In [1]:
import numpy as np
import pandas as pd
import torch

from pytorch_widedeep.preprocessing import TabPreprocessor
from pytorch_widedeep.training import Trainer
from pytorch_widedeep.models import FTTransformer, WideDeep
from pytorch_widedeep.metrics import Accuracy
from pytorch_widedeep import Tab2Vec
from pytorch_widedeep.datasets import load_adult

In [2]:
df = load_adult(as_frame=True)
df.head()

Unnamed: 0,age,workclass,fnlwgt,education,educational-num,marital-status,occupation,relationship,race,gender,capital-gain,capital-loss,hours-per-week,native-country,income
0,25,Private,226802,11th,7,Never-married,Machine-op-inspct,Own-child,Black,Male,0,0,40,United-States,<=50K
1,38,Private,89814,HS-grad,9,Married-civ-spouse,Farming-fishing,Husband,White,Male,0,0,50,United-States,<=50K
2,28,Local-gov,336951,Assoc-acdm,12,Married-civ-spouse,Protective-serv,Husband,White,Male,0,0,40,United-States,>50K
3,44,Private,160323,Some-college,10,Married-civ-spouse,Machine-op-inspct,Husband,Black,Male,7688,0,40,United-States,>50K
4,18,?,103497,Some-college,10,Never-married,?,Own-child,White,Female,0,0,30,United-States,<=50K


In [3]:
# For convenience, we'll replace '-' with '_'
df.columns = [c.replace("-", "_") for c in df.columns]
# binary target
df["target"] = (df["income"].apply(lambda x: ">50K" in x)).astype(int)
df.drop(["income", "educational_num"], axis=1, inplace=True)

df.head()

Unnamed: 0,age,workclass,fnlwgt,education,marital_status,occupation,relationship,race,gender,capital_gain,capital_loss,hours_per_week,native_country,target
0,25,Private,226802,11th,Never-married,Machine-op-inspct,Own-child,Black,Male,0,0,40,United-States,0
1,38,Private,89814,HS-grad,Married-civ-spouse,Farming-fishing,Husband,White,Male,0,0,50,United-States,0
2,28,Local-gov,336951,Assoc-acdm,Married-civ-spouse,Protective-serv,Husband,White,Male,0,0,40,United-States,1
3,44,Private,160323,Some-college,Married-civ-spouse,Machine-op-inspct,Husband,Black,Male,7688,0,40,United-States,1
4,18,?,103497,Some-college,Never-married,?,Own-child,White,Female,0,0,30,United-States,0


In [4]:
cat_cols, cont_cols = [], []
for col in df.columns:
    # 50 is just a random number I choose here for this example
    if df[col].dtype == "O" or df[col].nunique() < 50 and col != "target":
        cat_cols.append(col)
    elif col != "target":
        cont_cols.append(col)
target_col = "target"

In [5]:
target = df[target_col].values

tab_preprocessor = TabPreprocessor(
    embed_cols=cat_cols, continuous_cols=cont_cols, for_transformer=True
)
X_tab = tab_preprocessor.fit_transform(df)

In [7]:
ft_transformer = FTTransformer(
    column_idx=tab_preprocessor.column_idx,
    cat_embed_input=tab_preprocessor.cat_embed_input,
    continuous_cols=tab_preprocessor.continuous_cols,
    n_blocks=3,
    n_heads=6,
    input_dim=36,
)

In [8]:
model = WideDeep(deeptabular=ft_transformer)
trainer = Trainer(model, objective="binary", metrics=[Accuracy])
trainer.fit(X_tab=X_tab, target=target, n_epochs=1, batch_size=256, val_split=0.2)

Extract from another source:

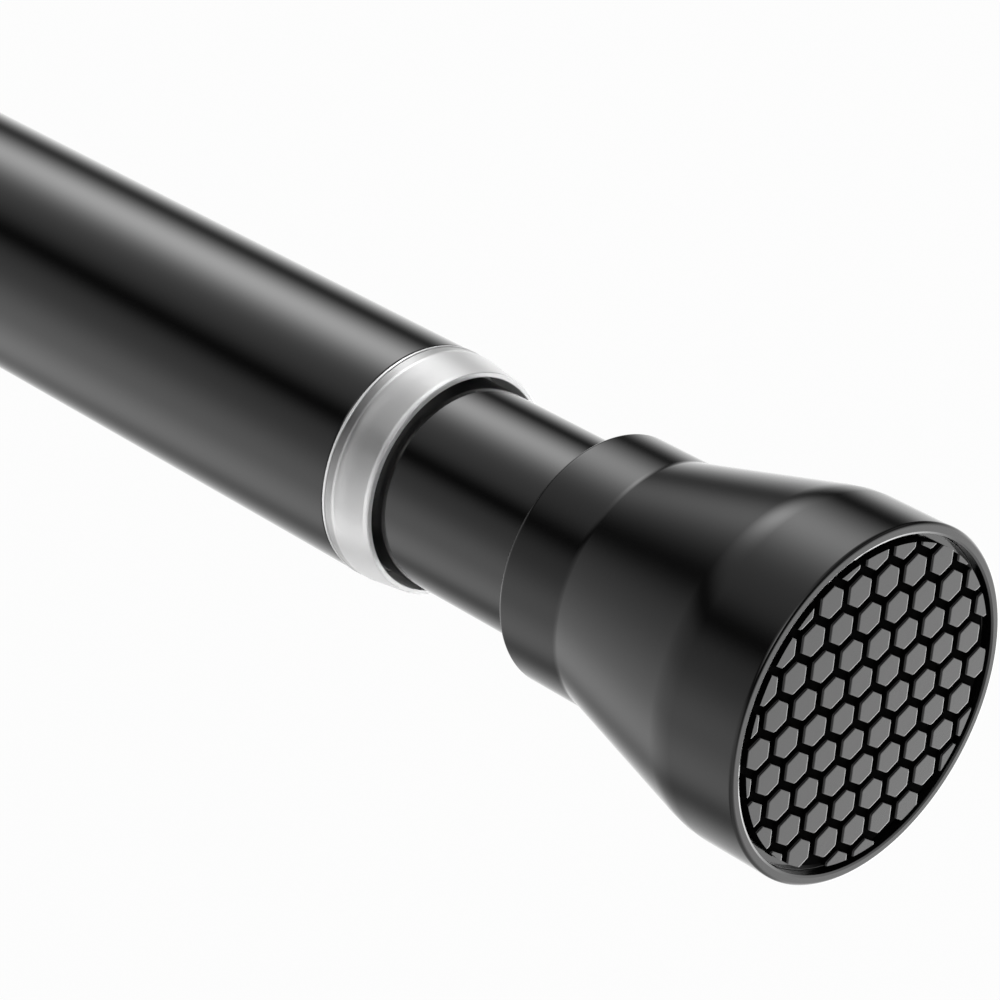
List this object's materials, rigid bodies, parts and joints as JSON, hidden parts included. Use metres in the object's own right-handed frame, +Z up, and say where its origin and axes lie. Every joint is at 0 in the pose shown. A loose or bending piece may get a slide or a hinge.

epoch 1: 100%|██████████| 153/153 [00:15<00:00,  9.80it/s, loss=0.35, metrics={'acc': 0.8361}] 
valid: 100%|██████████| 39/39 [00:01<00:00, 25.04it/s, loss=0.315, metrics={'acc': 0.8522}]


In [9]:
t2v = Tab2Vec(model=model, tab_preprocessor=tab_preprocessor)

In [10]:
# assuming is a test set with target col
X_vec, y = t2v.transform(df.sample(100), target_col="target")

In [11]:
# X vec is the dataframe turned into the embeddings
X_vec.shape

(100, 468)

`468 = input_dim (36) * n_cols (13)`

In [12]:
# ...or if we don't have target col
X_vec = t2v.transform(df.sample(100))